Practical tips to help parents spot children's foot problems
Just part of growing up vs. the sign of a problem—managing children's health and wellness is complicated for parents, who often struggle to know which signs and symptoms are temporary and those that point to more serious concerns. As parents transition back to the regular routines of fall with school and sports, the American College of Foot and Ankle Surgeons offers practical tips to help parents know what their children's feet are telling them.
"While many pediatric foot problems resolve themselves with growth and time, there are clear signs that tell parents when their children need medical help," says Suneel Basra, DPM, FACFAS, a New Jersey-based foot and ankle surgeon and a Fellow member of the American College of Foot and Ankle Surgeons.
Common pediatric foot problems can range from pediatric flat foot, toe walking, in-toeing, and flat or high arches to tarsal coalitions and extra bone growth. While these conditions and their treatments are different, they share some common signs that show parents there is a problem that needs addressing by a foot and ankle surgeon:
- Pain, swelling and redness that does not subside
- Development of thick calluses in one area of the foot
- Problems with the way your child walks (gait)
- Shins or thighbones that appear to turn inward
- Ankles that are weak or easily give out
"Checking a child's foot health during a routine physical is just as important as any other part of the exam. Pediatricians and foot and ankle surgeons need to work together to ensure these conditions do not affect a child's overall growth and development," continues Dr. Basra.
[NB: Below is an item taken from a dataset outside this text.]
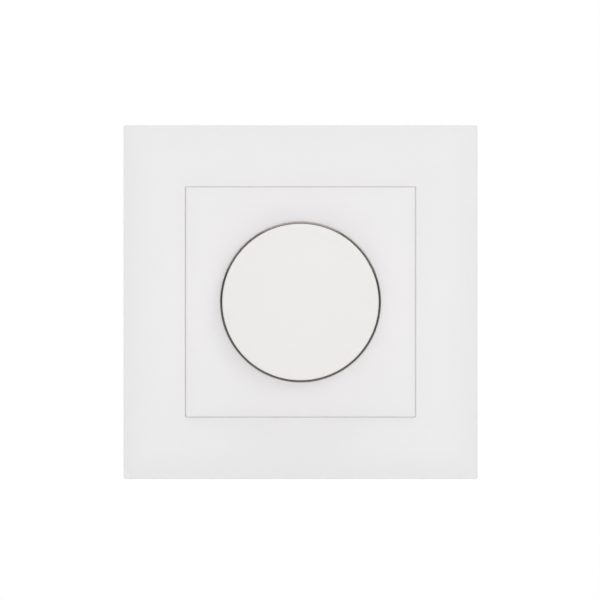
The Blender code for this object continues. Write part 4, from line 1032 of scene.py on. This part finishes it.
def makeScrews():
    onPlate = cadSize("pot_nut")["rear"]
    box = cadSize("housing_screw_right")
    shape = slottedScrew(reach=onPlate - box["rear"], dome=0.5, **screws["housing"])
    x, y = middleOf(box)[:2]
    pair = repeated(shape, "zinc", 2, (-x, y, onPlate), (2 * x, 0, 0))
    finishPiece("housingScrews", pair, "zinc", ["housing_screw_left", "housing_screw_right"])
    for word in ("left", "right"):
        box = cadSize(f"claw_screw_{word}")
        shape = slottedScrew(reach=onPlate - box["rear"], dome=0.4, **screws["claw"])
        shape = moved(shape, (middleOf(box)[0], 0, onPlate))
        finishPiece(f"clawScrew_{word}", shape, "zinc", [f"claw_screw_{word}"])
    for number in (1, 2, 3):
        box = cadSize(f"terminal_screw_{number}")
        headTop = box["rear"] + screws["terminal"]["headHeight"]
        shape = slottedScrew(reach=box["front"] - headTop, dome=0.2, **screws["terminal"])
        shape = moved(shape, (*middleOf(box)[:2], headTop), (turn / 2, "X"))
        finishPiece(f"terminalScrew_{number}", shape, "zinc", [f"terminal_screw_{number}"])
    box = cadSize("triac_screw")
    headFoot = box["rear"] + screws["triac"]["headHeight"]
    shape = slottedScrew(reach=box["front"] - headFoot, dome=0.3, **screws["triac"])
    shape = moved(shape, (*middleOf(box)[:2], headFoot), (turn / 2, "X"))
    finishPiece("triacScrew", shape, "zinc", ["triac_screw"])


makePlateFixing()
makeScrews()
print("fixings made")


# potentiometer and push switch

controlSizes = {"cupWall": 1.5, "cupFloor": 1.0, "cupPlay": 0.3, "wire": 0.15, "turns": 4.0}


def makePotentiometer():
    size = controlSizes
    cup = cadSize("pot_body")
    radius = cup["right"]
    inside = radius - size["cupWall"]
    hole = hubSizes["shaft"] + size["cupPlay"]
    floor = cup["rear"] + size["cupFloor"]
    profile = [
        (radius, cup["front"]), (radius, cup["rear"]), (hole, cup["rear"]), (hole, floor),
        (inside, floor), (inside, cup["front"]),
    ]
    shape = turned(filleted(profile, [0.15, 0.5, 0.2, 0.1, 0.3, 0.15], 4, closed=True), 96)
    finishPiece("controlCup", shape, "brown", ["pot_body"])
    copyPiece("controlTrack", "resistor_track", "carbon", 0.1)
    copyPiece("wiperDisc", "wiper_rotor", "black", 0.12)
    copyPiece("wiperContact", "wiper_spring", "spring", 0.04, 1)


def makePushSwitch():
    copyPiece("switchCase", "switch_body", "black", 0.25, 3)
    box = cadSize("switch_plunger")
    radius = box["right"]
    top = box["front"]
    profile = [
        (0, top), (0.55 * radius, top - 0.05), (radius, top - 0.35), (radius, box["rear"]), (0, box["rear"]),
    ]
    shape = turned(filleted(profile, [0, 0.6, 0.2, 0.15, 0]), 56)
    finishPiece("switchButton", shape, "grey", ["switch_plunger"])

    spring = cadSize("push_spring")
    wire = controlSizes["wire"]
    low = spring["rear"] + wire
    high = spring["front"] - wire
    shape = wound("spring", spring["right"] - wire, wire, low, high, controlSizes["turns"], 48, 10)
    piece = finishPiece("returnSpring", shape, "spring", ["push_spring"])
    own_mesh(piece)


makePotentiometer()
makePushSwitch()
print("control made")


# circuit board and what stands on it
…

There are a variety of treatment options for these conditions that parents can evaluate in partnership with their healthcare team. Whether a less invasive approach such as shoe modifications, orthotic devices and physical therapy or more intensive interventions such as bracing, steroid injections or surgery; a foot and ankle surgeon can advise parents on which treatment offers the best long-term prognosis for their children.